*Dataset section*.
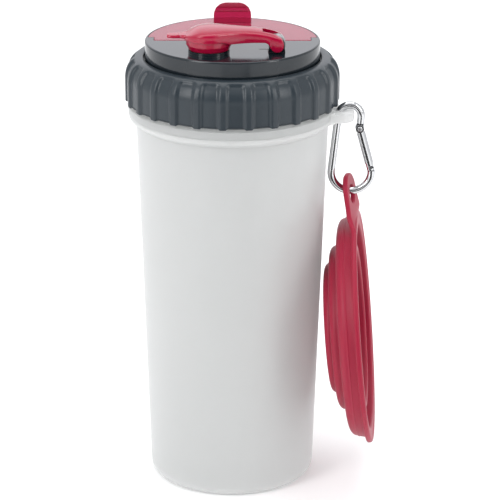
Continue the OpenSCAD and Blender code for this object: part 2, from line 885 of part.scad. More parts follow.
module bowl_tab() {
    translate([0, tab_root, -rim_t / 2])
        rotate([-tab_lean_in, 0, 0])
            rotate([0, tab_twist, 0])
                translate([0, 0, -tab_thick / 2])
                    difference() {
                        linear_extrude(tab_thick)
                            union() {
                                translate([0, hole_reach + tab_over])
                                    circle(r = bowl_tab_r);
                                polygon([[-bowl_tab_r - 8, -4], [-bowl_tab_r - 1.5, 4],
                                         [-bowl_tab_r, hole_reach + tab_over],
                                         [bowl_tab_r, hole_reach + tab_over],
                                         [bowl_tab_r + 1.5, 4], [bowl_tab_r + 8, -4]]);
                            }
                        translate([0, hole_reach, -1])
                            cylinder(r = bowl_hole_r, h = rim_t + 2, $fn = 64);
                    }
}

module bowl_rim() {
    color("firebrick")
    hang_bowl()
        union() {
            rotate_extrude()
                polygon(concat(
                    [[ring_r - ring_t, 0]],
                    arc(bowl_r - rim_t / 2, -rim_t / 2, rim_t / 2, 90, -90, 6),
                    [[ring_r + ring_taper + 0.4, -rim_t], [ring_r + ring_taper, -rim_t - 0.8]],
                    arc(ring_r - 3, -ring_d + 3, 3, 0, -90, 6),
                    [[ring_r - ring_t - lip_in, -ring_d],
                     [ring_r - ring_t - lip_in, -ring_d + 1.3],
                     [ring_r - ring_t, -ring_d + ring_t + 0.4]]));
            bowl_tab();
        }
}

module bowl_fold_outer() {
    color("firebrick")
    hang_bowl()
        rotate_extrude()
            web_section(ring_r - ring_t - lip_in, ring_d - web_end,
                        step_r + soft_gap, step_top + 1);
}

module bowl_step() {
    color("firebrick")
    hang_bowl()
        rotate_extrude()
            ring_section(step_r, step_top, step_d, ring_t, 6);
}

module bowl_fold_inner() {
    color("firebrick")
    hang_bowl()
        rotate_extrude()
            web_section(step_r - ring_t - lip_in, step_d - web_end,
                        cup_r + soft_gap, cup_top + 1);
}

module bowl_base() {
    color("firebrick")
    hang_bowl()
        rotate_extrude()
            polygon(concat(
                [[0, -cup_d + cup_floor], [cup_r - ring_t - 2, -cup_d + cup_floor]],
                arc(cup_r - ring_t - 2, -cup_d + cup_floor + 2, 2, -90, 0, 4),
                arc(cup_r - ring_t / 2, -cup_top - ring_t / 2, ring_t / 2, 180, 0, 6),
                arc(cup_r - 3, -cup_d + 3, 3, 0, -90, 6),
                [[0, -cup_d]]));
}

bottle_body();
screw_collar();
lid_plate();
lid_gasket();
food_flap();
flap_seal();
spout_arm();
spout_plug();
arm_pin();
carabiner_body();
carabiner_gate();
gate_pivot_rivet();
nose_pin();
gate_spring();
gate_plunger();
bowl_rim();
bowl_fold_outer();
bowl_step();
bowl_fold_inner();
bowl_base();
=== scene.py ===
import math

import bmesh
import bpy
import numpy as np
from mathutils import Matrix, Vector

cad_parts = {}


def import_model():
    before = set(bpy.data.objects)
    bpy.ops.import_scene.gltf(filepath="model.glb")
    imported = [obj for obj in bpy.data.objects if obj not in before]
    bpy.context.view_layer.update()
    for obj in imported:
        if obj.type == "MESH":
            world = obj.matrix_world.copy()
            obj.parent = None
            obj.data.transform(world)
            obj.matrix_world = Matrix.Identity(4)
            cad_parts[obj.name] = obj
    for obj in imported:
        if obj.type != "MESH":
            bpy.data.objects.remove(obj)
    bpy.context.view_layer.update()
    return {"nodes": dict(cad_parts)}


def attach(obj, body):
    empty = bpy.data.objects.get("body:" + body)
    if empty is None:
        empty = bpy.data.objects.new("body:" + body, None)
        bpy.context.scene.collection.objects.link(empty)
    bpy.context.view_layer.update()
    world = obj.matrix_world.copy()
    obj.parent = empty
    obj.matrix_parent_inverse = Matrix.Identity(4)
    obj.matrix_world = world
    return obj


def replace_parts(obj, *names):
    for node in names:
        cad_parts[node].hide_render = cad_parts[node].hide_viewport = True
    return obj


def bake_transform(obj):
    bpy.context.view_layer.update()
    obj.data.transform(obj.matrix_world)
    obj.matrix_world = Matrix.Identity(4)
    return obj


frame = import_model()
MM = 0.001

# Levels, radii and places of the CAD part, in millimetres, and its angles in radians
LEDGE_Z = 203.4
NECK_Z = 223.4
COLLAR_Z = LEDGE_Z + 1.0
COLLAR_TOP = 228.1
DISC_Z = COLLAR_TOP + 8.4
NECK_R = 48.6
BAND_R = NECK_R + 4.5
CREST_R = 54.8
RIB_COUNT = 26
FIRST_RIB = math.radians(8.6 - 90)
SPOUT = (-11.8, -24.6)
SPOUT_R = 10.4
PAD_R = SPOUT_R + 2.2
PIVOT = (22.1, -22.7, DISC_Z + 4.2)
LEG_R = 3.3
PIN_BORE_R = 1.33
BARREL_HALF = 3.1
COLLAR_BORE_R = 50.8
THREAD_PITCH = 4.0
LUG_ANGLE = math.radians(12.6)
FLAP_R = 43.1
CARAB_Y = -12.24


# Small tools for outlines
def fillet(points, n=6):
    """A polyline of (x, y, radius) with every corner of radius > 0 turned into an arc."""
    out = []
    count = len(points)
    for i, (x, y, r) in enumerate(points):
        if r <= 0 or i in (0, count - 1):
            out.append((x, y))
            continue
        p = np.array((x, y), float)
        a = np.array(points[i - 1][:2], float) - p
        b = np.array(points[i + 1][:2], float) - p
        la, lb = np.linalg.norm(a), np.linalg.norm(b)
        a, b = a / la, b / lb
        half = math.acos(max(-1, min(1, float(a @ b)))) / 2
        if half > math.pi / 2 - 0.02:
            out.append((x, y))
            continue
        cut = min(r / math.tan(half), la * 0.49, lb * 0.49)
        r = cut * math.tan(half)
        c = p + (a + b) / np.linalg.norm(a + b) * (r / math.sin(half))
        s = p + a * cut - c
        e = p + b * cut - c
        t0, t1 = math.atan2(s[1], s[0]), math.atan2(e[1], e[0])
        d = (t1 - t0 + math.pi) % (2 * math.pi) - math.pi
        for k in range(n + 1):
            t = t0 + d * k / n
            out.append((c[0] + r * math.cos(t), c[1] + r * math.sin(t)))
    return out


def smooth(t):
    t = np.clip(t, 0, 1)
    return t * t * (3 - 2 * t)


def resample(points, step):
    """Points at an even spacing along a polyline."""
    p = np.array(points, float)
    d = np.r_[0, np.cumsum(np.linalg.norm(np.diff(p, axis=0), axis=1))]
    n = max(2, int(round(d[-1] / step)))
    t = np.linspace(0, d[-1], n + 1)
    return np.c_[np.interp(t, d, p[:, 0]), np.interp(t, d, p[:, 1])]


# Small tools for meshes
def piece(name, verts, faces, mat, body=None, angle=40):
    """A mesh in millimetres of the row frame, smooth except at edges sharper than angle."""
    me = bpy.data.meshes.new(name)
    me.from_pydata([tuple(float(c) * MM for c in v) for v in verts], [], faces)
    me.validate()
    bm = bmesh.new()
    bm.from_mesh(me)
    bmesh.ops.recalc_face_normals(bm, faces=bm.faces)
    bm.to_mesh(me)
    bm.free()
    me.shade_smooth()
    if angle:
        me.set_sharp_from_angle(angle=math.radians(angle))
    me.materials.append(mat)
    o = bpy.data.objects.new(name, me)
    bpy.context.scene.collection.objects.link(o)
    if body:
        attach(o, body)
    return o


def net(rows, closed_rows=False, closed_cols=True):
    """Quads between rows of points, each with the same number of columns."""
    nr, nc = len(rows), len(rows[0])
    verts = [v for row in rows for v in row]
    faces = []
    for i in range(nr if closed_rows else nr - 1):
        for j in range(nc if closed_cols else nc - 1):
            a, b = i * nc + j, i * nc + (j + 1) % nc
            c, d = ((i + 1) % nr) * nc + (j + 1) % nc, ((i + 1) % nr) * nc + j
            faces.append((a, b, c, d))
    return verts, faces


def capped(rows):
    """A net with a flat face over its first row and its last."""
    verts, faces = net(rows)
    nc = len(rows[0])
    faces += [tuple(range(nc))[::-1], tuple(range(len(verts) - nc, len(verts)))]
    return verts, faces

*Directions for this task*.
Using the data above, extract exactly the lines from the one that holds "bottle_body();" to the one that holds "bpy.data.objects.remove(obj)", both ends included, and no others.

*Task answer*.
bottle_body();
screw_collar();
lid_plate();
lid_gasket();
food_flap();
flap_seal();
spout_arm();
spout_plug();
arm_pin();
carabiner_body();
carabiner_gate();
gate_pivot_rivet();
nose_pin();
gate_spring();
gate_plunger();
bowl_rim();
bowl_fold_outer();
bowl_step();
bowl_fold_inner();
bowl_base();
=== scene.py ===
import math

import bmesh
import bpy
import numpy as np
from mathutils import Matrix, Vector

cad_parts = {}


def import_model():
    before = set(bpy.data.objects)
    bpy.ops.import_scene.gltf(filepath="model.glb")
    imported = [obj for obj in bpy.data.objects if obj not in before]
    bpy.context.view_layer.update()
    for obj in imported:
        if obj.type == "MESH":
            world = obj.matrix_world.copy()
            obj.parent = None
            obj.data.transform(world)
            obj.matrix_world = Matrix.Identity(4)
            cad_parts[obj.name] = obj
    for obj in imported:
        if obj.type != "MESH":
            bpy.data.objects.remove(obj)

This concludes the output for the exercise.